A combination of high demand and congestion has remained the order of the container market during the past six months. "Thus, high freight rates, charter rates, and asset prices as well as supply chain disruptions and liner operators reporting record results are appearing commonplace," BIMCO said in its latest update.

Container volumes, however, have shown some early signs of weakening. "Reported head-haul and regional container volumes, which are the drivers of rates and prices, profitability, and congestion, were down 0.4 percent y/y and 1.4 percent y/y respectively in March 2022 but remained 11 percent and 1.8 percent up in March 2019."

Though still high compared to the pre-Covid market, there has been a noticeable impact on rates and prices as well as activity in the asset markets, BIMCO said.

"The China Containerized Freight Index (CCFI) has slipped 12.6 percent from its peak in early-November 2021. In the time charter market, rates have slowed a little since peaking in late March and owners have had to accept much shorter time charter periods, which on average are now down to two years from a peak of four years in mid-2021."

Demand drivers
US inflation has risen to its highest levels since the 1980s and is weighing on discretionary income, and consumer confidence is at its lowest level since 2011, the report said.

"Retail inventories relative to sales meantime remain 18.9 percent lower than in January 2020. Even if retail sales begin to slip, it could take a while before it impacts container volumes as retailers likely need to rebuild inventories. In absolute terms inventories are, however, higher than before Covid, and some are finding it hard to find additional warehouse space."

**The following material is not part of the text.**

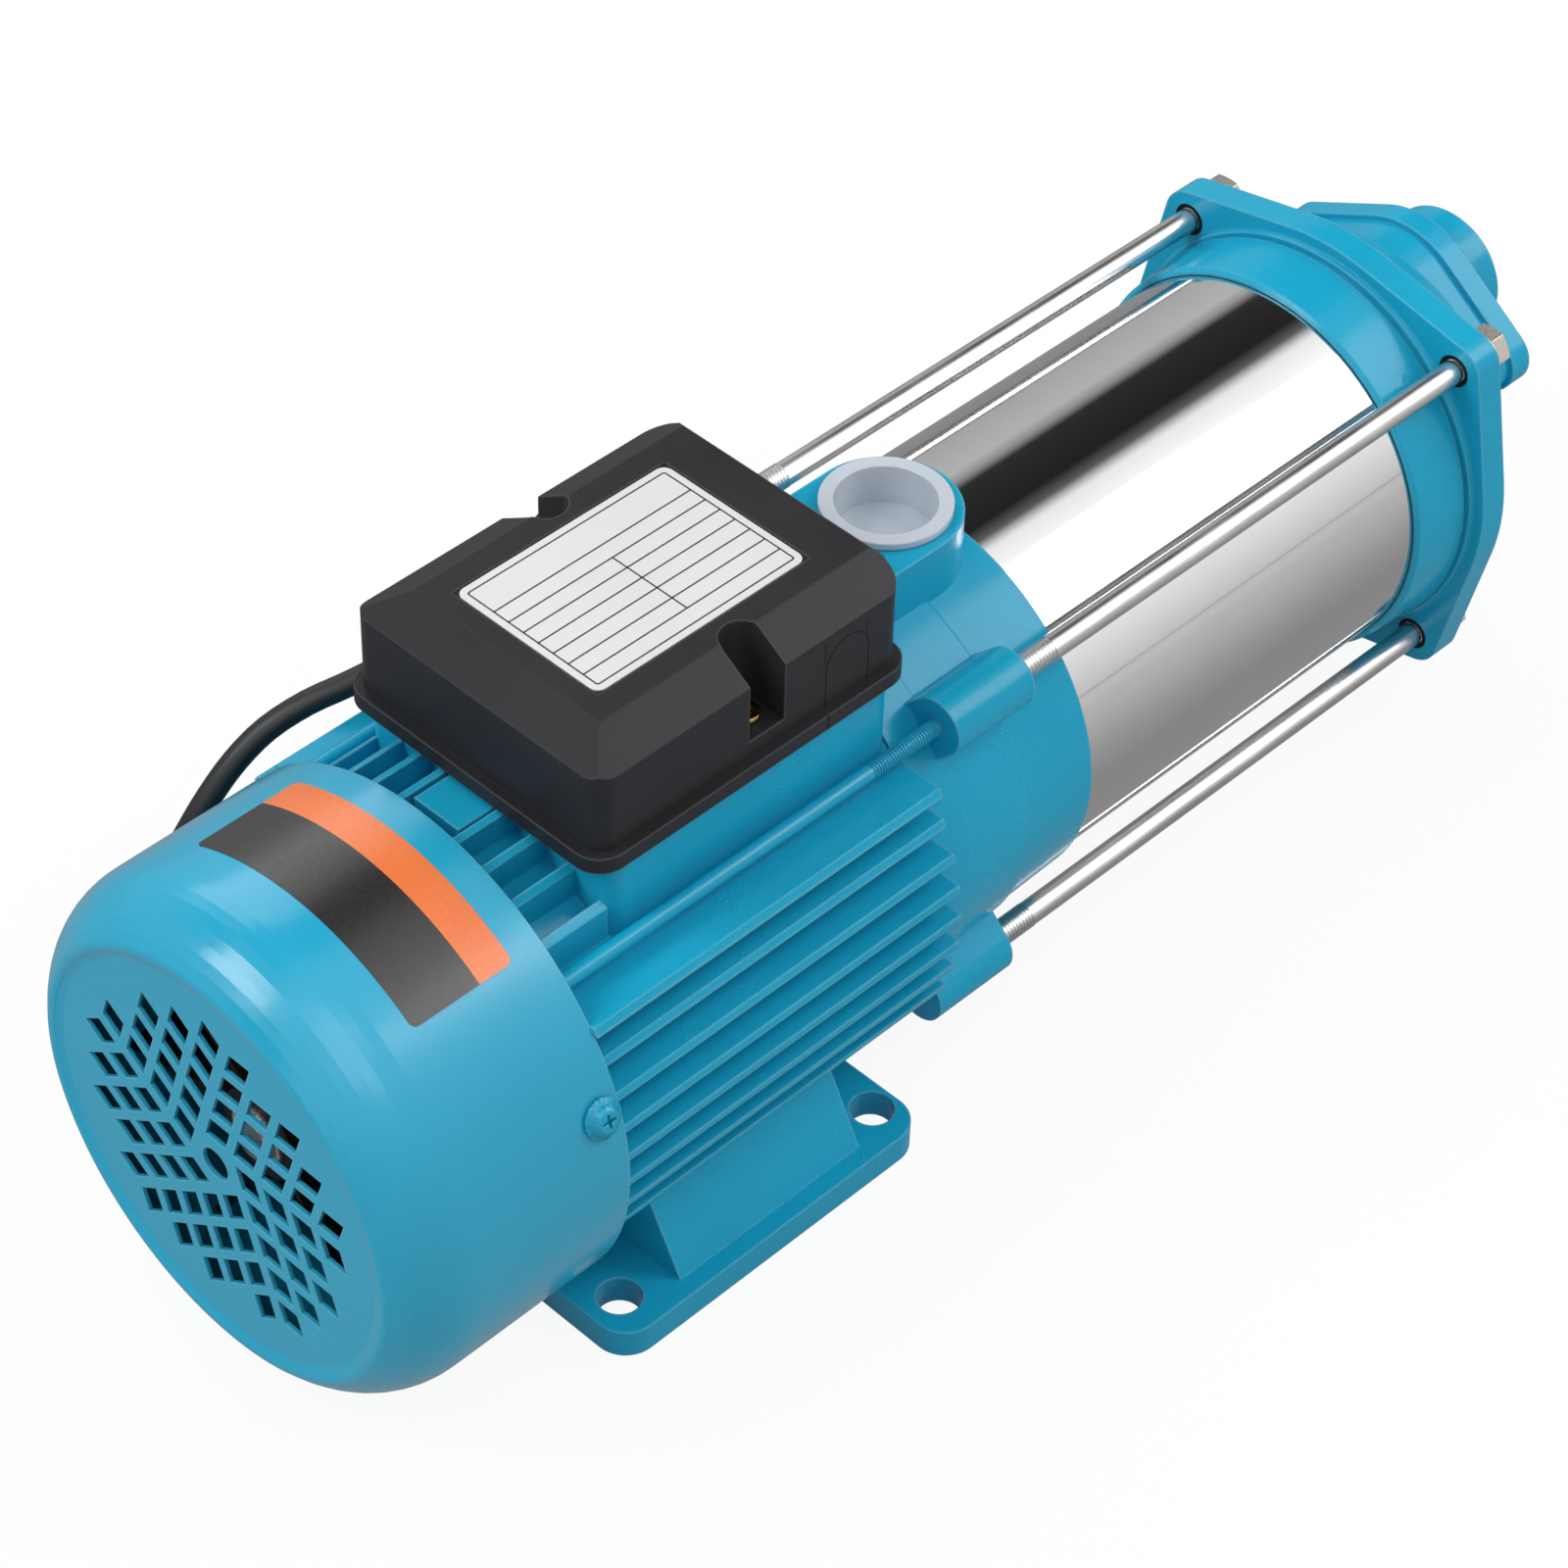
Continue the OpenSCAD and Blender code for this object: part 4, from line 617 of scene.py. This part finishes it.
@dataclass
class Studio:
    """Pale floor, soft lamps and a plain bright room."""

    floor_size: float = 12.0
    room_light: float = 0.42
    mirror_gain: float = 1.25
    floor_white: float = 0.88
    floor_glow: float = 1.04
    floor_roughness: float = 0.9
    floor_specular: float = 0.1
    floor_scale: float = 3.0
    floor_greys: tuple[Span, ...] = ((0.0, 0.62), (1.0, 0.66))
    sky_stops: tuple[Span, ...] = (
        (0.0, 0.36), (31.0, 0.44), (38.0, 0.28), (44.0, 0.024), (71.0, 0.014), (79.0, 0.10),
        (86.0, 0.82), (96.0, 0.92), (112.0, 1.0), (136.0, 1.0), (155.0, 0.76), (165.0, 0.67),
        (176.0, 0.56), (180.0, 0.52),
    )
    # Painted shade: greys of the floor as seen in reflections, darkest at and behind the pump and paler
    # out to the near side, standing in for its shadow.
    painted_floor_shade_stops: tuple[Span, ...] = (
        (0.0, 0.225), (0.115, 0.235), (0.185, 0.30), (0.256, 0.36), (0.415, 0.42), (1.136, 0.49),
        (1.2, 0.50),
    )
    lamp_aim: Point = (0.1, 0.0, 0.08)
    lamps: tuple[tuple[Point, float, float], ...] = (
        ((-0.6, -1.1, 2.1), 1.4, 10.0),
        ((1.5, -1.0, 1.5), 1.2, 17.0),
        ((0.5, 1.5, 1.6), 1.2, 9.0),
        ((-1.3, 0.7, 1.5), 0.9, 18.0),
    )

    def build(self) -> None:
        """Create the floor, the room and the lamps."""
        scene = bpy.context.scene
        scene.view_settings.view_transform = "Standard"
        self.room(scene)
        deselect()
        bpy.ops.mesh.primitive_plane_add(size=self.floor_size)
        floor = settle(bpy.context.object, "floor")
        floor.data.materials.append(self.floor_material())
        for i, (place, size, power) in enumerate(self.lamps):
            data = bpy.data.lights.new(f"softbox_{i}", "AREA")
            data.shape = "SQUARE"
            data.size = size
            data.energy = power
            lamp = bpy.data.objects.new(f"softbox_{i}", data)
            lamp.location = place
            aim = Vector(self.lamp_aim) - Vector(place)
            lamp.rotation_euler = aim.to_track_quat("-Z", "Y").to_euler()
            scene.collection.objects.link(lamp)

    def grey_ramp(self, tree: Tree, place: Socket, stops: tuple[Span, ...]) -> Socket:
        """Add a ramp through grey stops, with the last of them at 1."""
        reach = stops[-1][0]
        return tree.ramp(place, [(at / reach, (grey, grey, grey)) for at, grey in stops])

    def floor_material(self) -> bpy.types.Material:
        """Make the pale matte floor with a faint mottling, white to the camera, and greyed for glossy
        rays as a painted shadow that is darkest at the pump.
        """
        mat = bpy.data.materials.new("floor_paper")
        mat.use_nodes = True
        tree = Tree(mat.node_tree.nodes, mat.node_tree.links)
        shader = tree.nodes["Principled BSDF"]
        place = tree.add("TexCoord").outputs["Object"]
        mottling = tree.noise(place, self.floor_scale, 2.0)
        tree.feed(shader, {"Roughness": self.floor_roughness,
                           "Specular IOR Level": self.floor_specular,
                           "Base Color": self.grey_ramp(tree, mottling, self.floor_greys)})
        path = tree.add("LightPath")
        share = tree.calc("MULTIPLY", path.outputs["Is Camera Ray"], self.floor_white)
        white = tree.add("Emission", {"Strength": self.floor_glow})
        seen = tree.mix(share, shader.outputs[0], white.outputs[0])
        # Painted shadow for glossy rays: an emission grey that darkens towards the pump's axis line.
        axes = tree.add("SeparateXYZ", {0: place})
        near = tree.remap(axes.outputs["Y"], 0.0, -self.painted_floor_shade_stops[-1][0])
        grey = self.grey_ramp(tree, near, self.painted_floor_shade_stops)
        mirrored = tree.add("Emission", {"Strength": self.mirror_gain, "Color": grey})
        tree.feed(tree.nodes["Material Output"], {
            "Surface": tree.mix(path.outputs["Is Glossy Ray"], seen, mirrored.outputs[0])})
        return mat

    def room(self, scene: bpy.types.Scene) -> None:
        """Light the scene from a bright room with one dark band, seen in polished metal.

        Args:
            scene: The scene to light.
        """
        world = bpy.data.worlds.new("room")
        scene.world = world
        world.use_nodes = True
        tree = Tree(world.node_tree.nodes, world.node_tree.links)
        tree.nodes.clear()
        white = (1.0, 1.0, 1.0, 1.0)
        light = tree.add("Background", {"Color": white, "Strength": self.room_light})
        seen = tree.add("Background", {"Color": white})
        axes = tree.add("SeparateXYZ", {0: tree.add("TexCoord").outputs["Generated"]})
        height = tree.calc("ARCTAN2", axes.outputs["Z"], axes.outputs["Y"])
        grey = self.grey_ramp(tree, tree.remap(height, 0.0, math.pi), self.sky_stops)
        mirrored = tree.add("Background", {"Strength": self.mirror_gain, "Color": grey})
        path = tree.add("LightPath")
        lit = tree.mix(path.outputs["Is Glossy Ray"], light.outputs[0], mirrored.outputs[0])
        tree.add("OutputWorld", {
            "Surface": tree.mix(path.outputs["Is Camera Ray"], lit, seen.outputs[0])})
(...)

In Europe & Mediterranean region, consumers have reported the second-lowest confidence level on record, the report added. "In many countries, the pressure will be even higher than in North America and Europe & Mediterranean as food and energy expenses often add up to a much higher share of disposable income."

All in all, conditions for consumers appear to be worsening across most of the world and businesses will naturally be impacted as well, the report said.

Supply story
Contracting activity has been high since Q42020, and 6.3 million TEUs in new contracts have been signed. "Deliveries of these ships will begin in 2023 but many will be delivered in 2024 and 2025."

BIMCO estimates that the fleet will grow by 3 percent in 2022 and 7.7 percent in 2023, ending at 27.4 million TEUs by 2024.

"We believe that congestion will begin to ease towards the end of 2022 when markets enter a slow season. Naturally, it is too early to say whether sufficient landside capacity and efficiency improvements can be made to reduce congestion to pre-COVID levels, but we will assume that drag on effective capacity supply can be reduced to a maximum of 5 percent."

Niels Rasmussen, Chief Shipping Analyst, BIMCO

Niels Rasmussen, Chief Shipping Analyst, BIMCO says: "Supply is driven by large ships, especially in the 15k+ TEU segment."

Rasmussen is expecting profitabiity of carriers to fall back towards a lower level given higher bunker charges and lower forecasts of growth.

What next?
Indicators point to slower growth in demand for head-haul and regional trades during 2022 and 2023 than the industry was accustomed to pre-Covid. "Conversely, it appears that the fleet will on average grow faster over the two years than in the recent past, and faster than head-haul and regional trade demand."

It, therefore, follows that the supply/demand balance will weaken, and this should lead to lower freight and charter rates as well as second-hand ship prices, the report said.